We’re introduced to Miller on his 60th birthday, celebrated at home while surrounded by his wife (Sarandon, as Ellen), his grown children — Brooke (Marling) and Peter (Austin Lysy), both employees at their father’s firm — and their families. Miller waxes poetically about this generational entourage being his “greatest achievement,” an apparently uncharacteristic sentiment that sets off Brooke’s radar; her father, she knows, gets maudlin only when business is going badly.
And, indeed, that’s the case. The pending company sale hinges on a rigged audit that will conceal the cooked books, and — worse yet — the buyer keeps ducking negotiation meetings, instead sending flunkies. Might he know something?
The crocodile nature of Miller’s schmaltzy tears becomes apparent when he prematurely abandons his own party — claiming the call of “work at the office” — in order to celebrate the event more quietly with girlfriend Julie Côte (Laetitia Casta). She’s a French art dealer looking to establish her own creative career; to that end, Miller has financed a gallery and even concealed her apartment on his company’s books.
Back at the office — for real — Brooke has uncovered disturbing evidence of financial chicanery. Ever the loyal daughter, she shares this discovery with her father, lacking the slightest suspicion that he’d be the source of what seems to be fraud.
Then comes the tragic vehicular accident, from which Miller stumbles away, unseen. Or so he hopes. His loyal but cautionary lawyer (Stuart Margolin, also delivering a well modulated performance) warns that Miller will have overlooked “at least 50 things,” any one of which could result in arrest, trial and a media circus … which, naturally, would derail the pending company sale. Miller chooses to remain quiet.
But the cop who catches the case (Roth, as Detective Bryer) is imaginative, savvy and tenacious; he also has good instincts. From their first “polite” meeting — a masterpiece of innuendo and veiled threat, and a superb verbal duel by both actors — Bryer knows that Miller fled the accident and abandoned a victim. Better yet, Bryer knows precisely how to apply pressure, and whom best to squeeze.
That would be Jimmy Grant (Parker), a young man with an intriguing tie to Miller’s past. We eventually learn the circumstances, but initially see only that Miller regards Jimmy as the one honorable individual in his life: a rather delectable irony.

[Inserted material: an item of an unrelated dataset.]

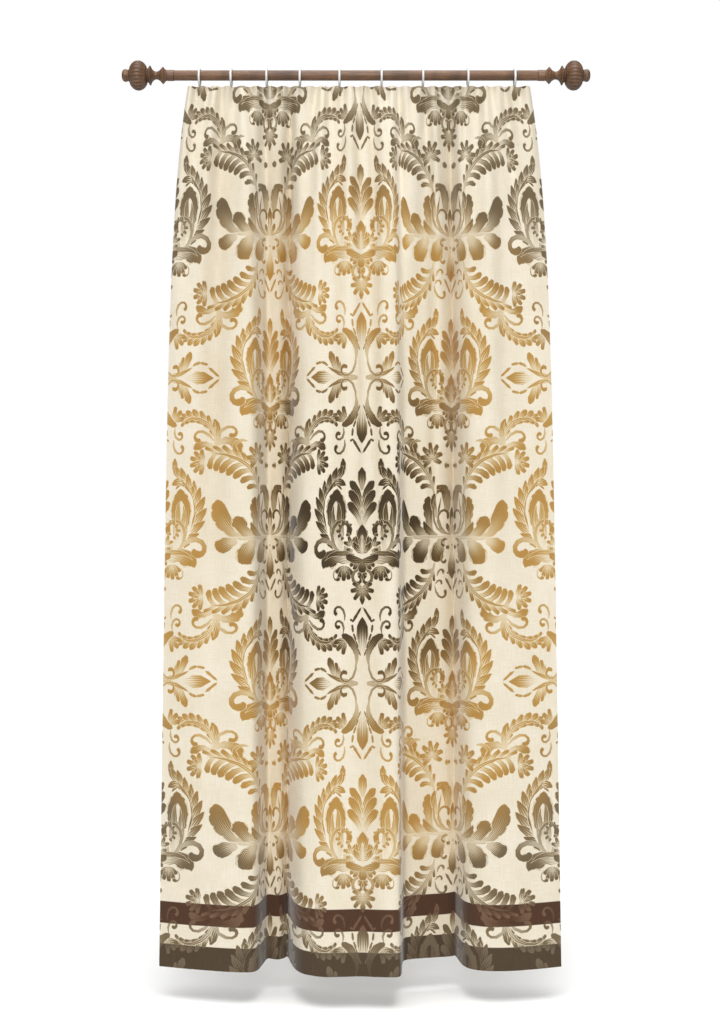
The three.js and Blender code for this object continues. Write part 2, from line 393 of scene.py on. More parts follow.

Surrounded by fat-cat lawyers and high-profile movers and shakers — in other words, his own kind — Miller prefers to trust a street kid from a dodgy part of the city.
But because Jimmy doesn’t belong to Miller’s rarefied universe, this young man is desperately, painfully vulnerable … and so we begin to wonder if Miller’s many moral failings will include throwing this loyal lamb to the wolves, in order to save his own skin.

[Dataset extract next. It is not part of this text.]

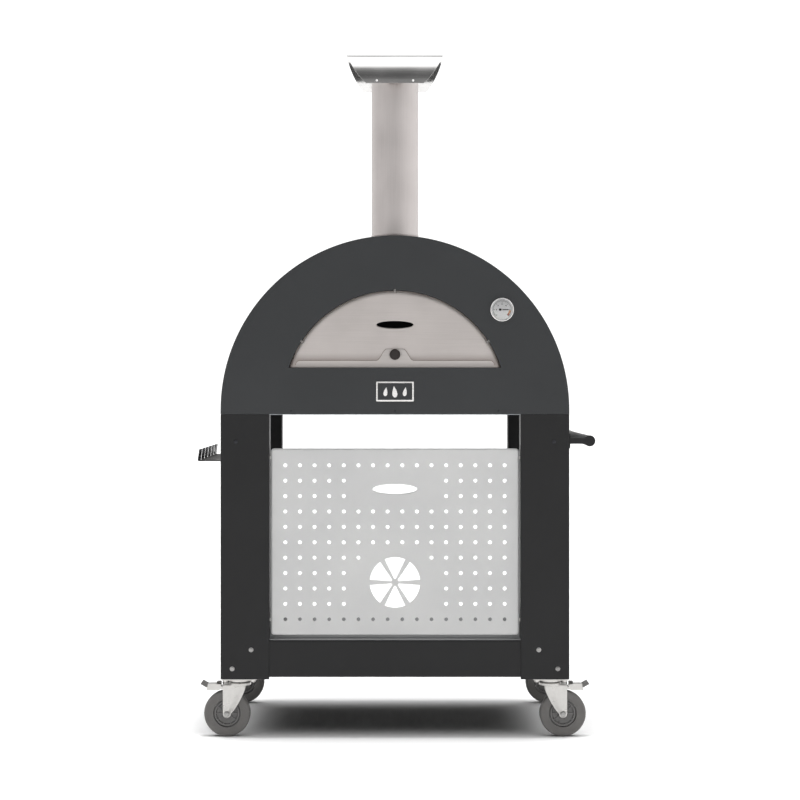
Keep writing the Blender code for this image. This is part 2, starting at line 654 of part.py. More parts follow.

Gere has long been dogged by accusations that his limited acting chops bring down otherwise solid dramas, but that never has been fair. True, his range is narrow, and he has been involved in more than his share of stinkers (“King David,” “First Knight,” “Red Corner” and “The Mothman Prophecies,” among others). But Gere also is sensational in the right role, and has electrified the screen in films ranging from “American Gigolo” and “An Officer and a Gentleman” to “Primal Fear” and “Chicago.”
He’s at his best playing shady, smarmy alpha males who arrogantly believe they can fool, cheat or otherwise end-run their perceived inferiors; we love to watch him inhabit such characters, because it’s so much fun when they get caught. Gere’s performance here is a benchmark for all such parts, to be placed alongside Michael Douglas’ work in “Wall Street” (the first one, not the sequel).

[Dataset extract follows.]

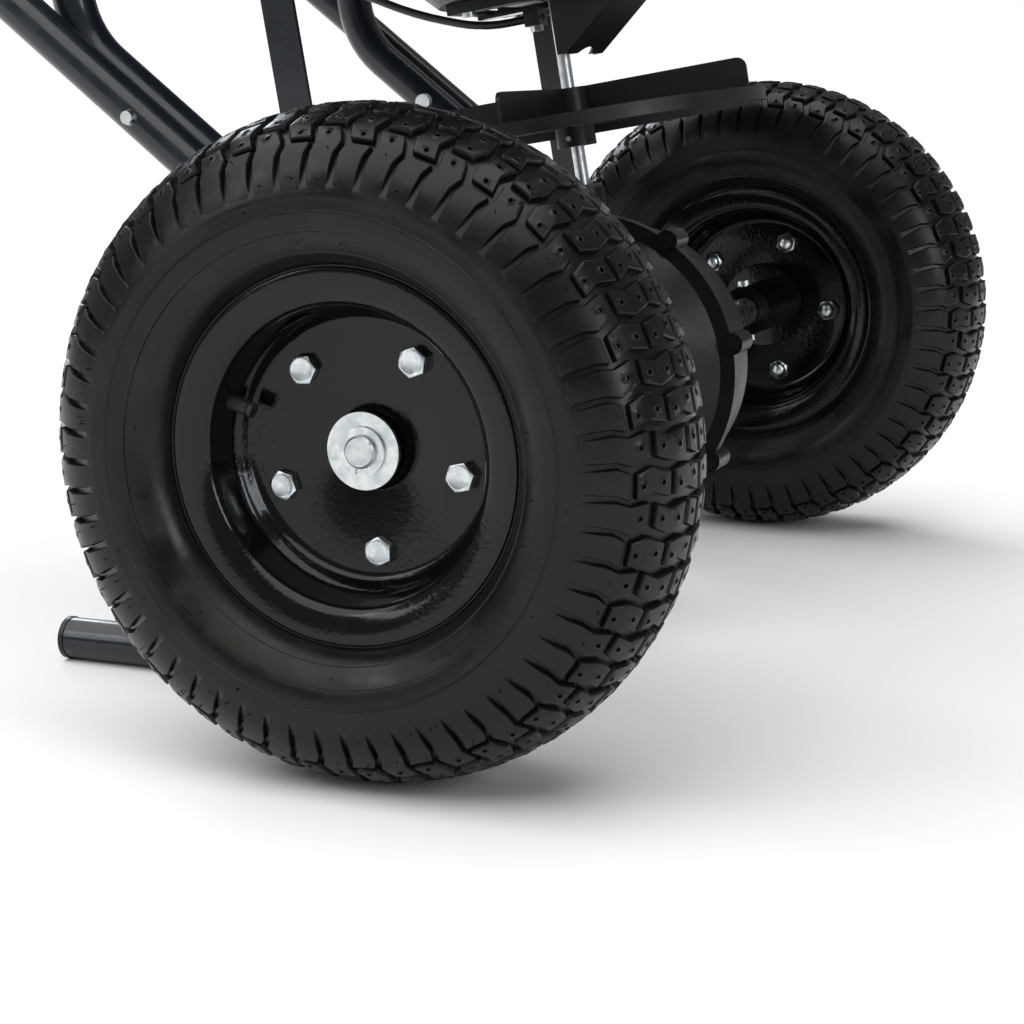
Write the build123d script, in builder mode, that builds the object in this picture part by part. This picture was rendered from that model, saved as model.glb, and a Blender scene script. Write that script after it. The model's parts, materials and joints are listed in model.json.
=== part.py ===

Roth, an equally striking on-camera presence, gives as good as he gets; his verbal sparring with Gere is the stuff of memorable cinema. Roth also scores well in a subtler part, because Jarecki’s script quickly forces us to confront a common moral quandary: Is it permissible to behave a “little bit” badly, in pursuit of a nobler goal?
And if the answer is a hesitant yes, are the good guys really any better than the bad guys?
Marling, a rising multi-hyphenate best known for co-scripting little films in which she also stars (“Another Earth,” “Sound of My Voice”), makes Brooke the character with whom we most easily empathize: an intelligent, ethical woman whom we can count on to do the right thing. Parker, conversely, is the feisty yet wholly overwhelmed innocent: the one we desperately hope won’t drown in this rising tide of bad behavior.
Jarecki comes to us with modest prior credits: TV commercials, music videos, a short film and co-authorship of the script to 2008’s “The Informers,” a complex, multi-strand — and failed — roundelay drama akin to the Academy Award-winning “Crash.” I’ve no idea how that thin résumé allowed him to persuade anybody to finance “Arbitrage,” but I’m grateful to all the folks who gave the green light; this is smooth, accomplished scripting and filmmaking.
As the saying goes, I can’t wait to see what Jarecki does next.